### Task instructions
Repeat the lines of the data that follow, please, starting at the first and stopping after the one with "at its middle.".

### Stored data
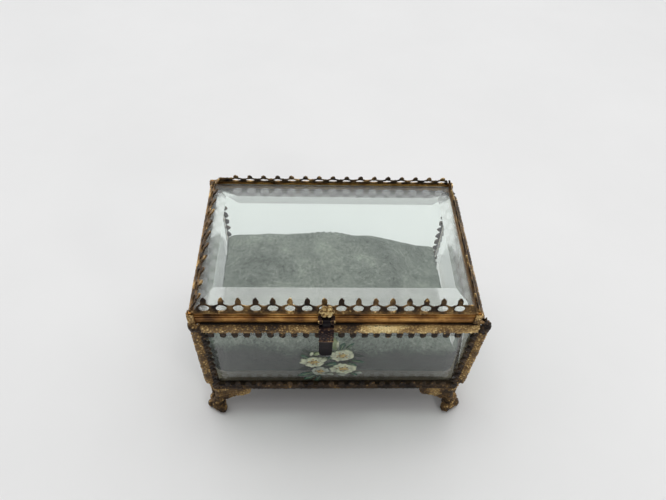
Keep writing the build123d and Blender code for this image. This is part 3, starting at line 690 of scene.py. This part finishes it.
class Spray:
    """Dabs of enamel gathered into one mesh. Places are x and z on the pane, in mm."""

    def __init__(self):
        self.mesh = bmesh.new()
        self.shade = self.mesh.verts.layers.float.new("shade")
        self.paints = list(PAINTS)

    def dab(self, paint, x, z, length, width, turn, layer, notch=0.0, ruffle=0.06, dark_root=True):
        """A rounded dab from its root at x, z along turn degrees, thickest at its middle.

        A notch dents its far end, ruffle waves its edge, and a higher layer lies further out.
        """
        direction = Vector((cos(radians(turn)), sin(radians(turn))))
        across = Vector((-direction.y, direction.x))
        centre = Vector((x, z)) + direction * length / 2
        lift = 0.02 + 0.075 * layer
        rows = []
        for ring in range(1, DAB_RINGS + 1):
            share = ring / DAB_RINGS
            row = []
            for i in range(DAB_POINTS):
                angle = tau * i / DAB_POINTS
                reach = 1 + ruffle * sin(5 * angle + x * 3 + z)
                dent = notch * exp(-((angle if angle < pi else angle - tau) / 0.38) ** 2)
                a = cos(angle) * length / 2 * share * (reach - dent)
                b = sin(angle) * width / 2 * share * reach * (1 + 0.18 * cos(angle))
                flat = centre + direction * a + across * b
                out = lift + DAB_THICK * (1 - share**3)
                vertex = self.mesh.verts.new(Vector((flat.x, pane_face(flat.y) - out, flat.y)) * MM)
                along = 0.5 + a / length
                rim = 1.0 - 0.45 * (share == 1.0)
                vertex[self.shade] = (0.15 + 0.85 * along) * rim if dark_root else 0.7
                row.append(vertex)
            rows.append(row)
        top = self.mesh.verts.new(Vector((centre.x, pane_face(centre.y) - lift - DAB_THICK, centre.y)) * MM)
        top[self.shade] = 0.5
        round_the_rim = [(i, (i + 1) % DAB_POINTS) for i in range(DAB_POINTS)]
        faces = [(top, rows[0][i], rows[0][j]) for i, j in round_the_rim]
        for inner, outer in zip(rows, rows[1:]):
            faces += [(inner[i], outer[i], outer[j], inner[j]) for i, j in round_the_rim]
        underside = []
        for vertex in rows[-1]:
            root = pane_face(vertex.co.z / MM) - 0.005
            below = self.mesh.verts.new((vertex.co.x, root * MM, vertex.co.z))
            below[self.shade] = vertex[self.shade]
            underside.append(below)
        faces += [(rows[-1][i], underside[i], underside[j], rows[-1][j]) for i, j in round_the_rim]
        for corners in faces:
            face = self.mesh.faces.new(corners)
            face.material_index = self.paints.index(paint)
            face.smooth = True

    def rose(self, x, z, radius, paint, turn, petals=5, squash=0.8, layer=2):
        """Two whorls of notched petals round a stippled heart."""
        for i in range(petals):
            angle = turn + 360 * i / petals
            flatten = 1 - (1 - squash) * abs(sin(radians(angle)))
            length = radius * (0.92 + 0.1 * sin(i * 2.1 + x)) * flatten
            root_x = x + 0.12 * radius * cos(radians(angle))
            root_z = z + 0.12 * radius * sin(radians(angle)) * squash
            self.dab(paint, root_x, root_z, length, radius * 0.84, angle, layer + 0.3 * (i % 2), 0.26, 0.09)
        for i in range(petals):
            angle = turn + 36 + 360 * i / petals
            self.dab(paint, x, z, radius * 0.62, radius * 0.5, angle, layer + 1.0 + 0.2 * (i % 2), 0.12)
        heart_z = z + 0.05 * radius
        self.dab("ochre", x - 0.34 * radius, heart_z, 0.68 * radius, 0.5 * radius, 0, layer + 1.7, ruffle=0.15)
        for i in range(11):
            angle = turn + 33 * i
            reach = radius * (0.14 + 0.24 * (i % 3) / 2)
            self.dab(
                "umber" if i % 2 else "ochre",
                x + reach * cos(radians(angle)),
                heart_z + reach * sin(radians(angle)) * squash,
                radius * 0.2,
                radius * 0.12,
                angle,
                layer + 2.3,
                dark_root=False,
            )

    def leaf(self, x, z, length, width, turn):
        """A dark leaf with a pale rib."""
        self.dab("leaf", x, z, length, width, turn, 0.0, ruffle=0.12)
        self.dab("bud", x, z, length * 0.8, width * 0.12, turn, 0.55, ruffle=0.0)

    def finish(self, name):
        mesh = bpy.data.meshes.new(name)
        bmesh.ops.recalc_face_normals(self.mesh, faces=self.mesh.faces)
        self.mesh.to_mesh(mesh)
        for paint in self.paints:
            mesh.materials.append(PAINTS[paint])
        return link(name, mesh)


BUD_LAYER = 2.2
spray = Spray()
# Leaves and stems.
for x, z, length, width, turn in (
    (-8.5, 27.5, 7.5, 2.6, 205),
    (-8.0, 26.0, 7.6, 2.8, 232),
    (-6.5, 25.0, 7.4, 2.4, 258),
    (-10.5, 37.5, 4.6, 1.8, 140),
    (4.8, 36.5, 5.4, 2.0, -18),
    (3.5, 35.0, 5.0, 1.9, -40),
    (-5.0, 32.5, 5.0, 3.0, 20),
    (-4.5, 36.5, 4.0, 2.4, 45),
    (4.6, 27.0, 4.2, 1.6, -35),
    (0.6, 44.0, 5.2, 2.0, 78),
    (2.4, 45.0, 5.0, 1.2, 55),
):
    spray.leaf(x, z, length, width, turn)
# A rose in shade at the bottom and three full ones round it.
spray.rose(-6.6, 28.0, 3.9, "grey_cream", 15, layer=0.6)
spray.rose(-9.2, 35.2, 5.0, "cream", 30, layer=1.4)
spray.rose(2.2, 30.0, 5.1, "cream", 8, petals=6, layer=1.4)
spray.rose(1.4, 40.2, 4.9, "cream", 52, petals=6, layer=2.0)
# Buds and loose petals.
for x, z, length, width, turn, paint in (
    (-1.4, 44.2, 8.0, 2.6, 96, "bud"),
    (-0.9, 44.6, 6.0, 1.2, 88, "cream"),
    (-4.4, 38.6, 3.4, 2.4, 235, "cream"),
    (-9.2, 40.4, 3.0, 1.8, 40, "bud"),
    (-10.4, 40.0, 2.6, 1.3, 75, "cream"),
    (-5.2, 26.8, 4.2, 1.7, -20, "grey_cream"),
    (-0.6, 26.6, 4.4, 1.9, -25, "grey_cream"),
    (6.4, 27.4, 3.4, 1.6, -12, "grey_cream"),
):
    spray.dab(paint, x, z, length, width, turn, BUD_LAYER)
roses = spray.finish("painted_rose_spray")
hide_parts("painted_flowers")
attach(roses, "base")


# ---------------------------------------------------------------- light and floor
def area_light(name, location, target, size, power, colour):
    """A rectangular lamp at location, facing target. Places and sizes are in metres, power in watts."""
    data = bpy.data.lights.new(name, "AREA")
    data.shape = "RECTANGLE"
    data.size, data.size_y = size
    data.energy = power
    data.color = colour
    lamp = bpy.data.objects.new(name, data)
    lamp.location = location
    lamp.rotation_euler = (Vector(target) - Vector(location)).to_track_quat("-Z", "Y").to_euler()
    bpy.context.scene.collection.objects.link(lamp)


area_light(
    "key", location=(-0.05, 0.24, 1.4), target=(0, 0, 0.03), size=(0.9, 0.42), power=4.2, colour=(1.0, 0.985, 0.95)
)
area_light(
    "front", location=(0.5, -0.6, 0.5), target=(0, 0, 0.05), size=(0.16, 0.16), power=0.9, colour=(1.0, 0.98, 0.95)
)

world = bpy.data.worlds.new("studio")
bpy.context.scene.world = world
world.use_nodes = True
sky = world.node_tree.nodes["Background"]
sky.inputs["Color"].default_value = (0.985, 0.99, 1.0, 1)
# The soft light is strongest from above and behind, and weak from the front.
sky_place = world.node_tree.nodes.new("ShaderNodeTexCoord")
sky_slope = world.node_tree.nodes.new("ShaderNodeVectorMath")
sky_slope.operation = "DOT_PRODUCT"
sky_slope.inputs[1].default_value = (-0.1, 0.97, 0.25)
sky_range = world.node_tree.nodes.new("ShaderNodeMapRange")
sky_range.interpolation_type = "SMOOTHSTEP"
for socket, value in (("From Min", -0.5), ("From Max", 0.95), ("To Min", 0.06), ("To Max", 1.62)):
    sky_range.inputs[socket].default_value = value
world.node_tree.links.new(sky_place.outputs["Generated"], sky_slope.inputs[0])
world.node_tree.links.new(sky_slope.outputs["Value"], sky_range.inputs["Value"])
world.node_tree.links.new(sky_range.outputs["Result"], sky.inputs["Strength"])

bpy.context.scene.view_settings.view_transform = "Standard"


FLOOR_HALF = 1.5


def floor():
    """A wide sheet of pale, faintly mottled paper."""
    mesh = bpy.data.meshes.new("floor")
    corners = [(x * FLOOR_HALF, y * FLOOR_HALF, 0) for x, y in ((-1, -1), (1, -1), (1, 1), (-1, 1))]
    mesh.from_pydata(corners, [], [(0, 1, 2, 3)])
    piece = link("floor", mesh)
    made = Material("floor_paper", Roughness=0.65)
    greys = ((0.3, (0.755, 0.755, 0.755)), (0.7, (0.785, 0.785, 0.785)))
    made.feed("Base Color", made.ramp(made.noise(9.0), greys))
    made.bump((made.noise(900.0), 0.08, 0.05))
    mesh.materials.append(made.data)


floor()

### Exercise solution
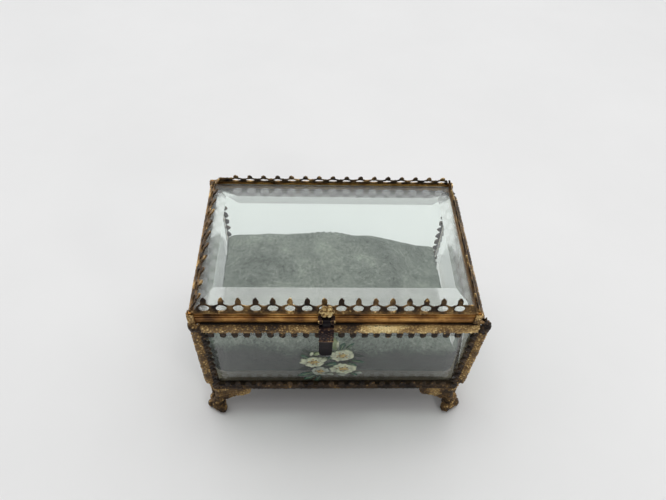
Keep writing the build123d and Blender code for this image. This is part 3, starting at line 690 of scene.py. This part finishes it.
class Spray:
    """Dabs of enamel gathered into one mesh. Places are x and z on the pane, in mm."""

    def __init__(self):
        self.mesh = bmesh.new()
        self.shade = self.mesh.verts.layers.float.new("shade")
        self.paints = list(PAINTS)

    def dab(self, paint, x, z, length, width, turn, layer, notch=0.0, ruffle=0.06, dark_root=True):
        """A rounded dab from its root at x, z along turn degrees, thickest at its middle.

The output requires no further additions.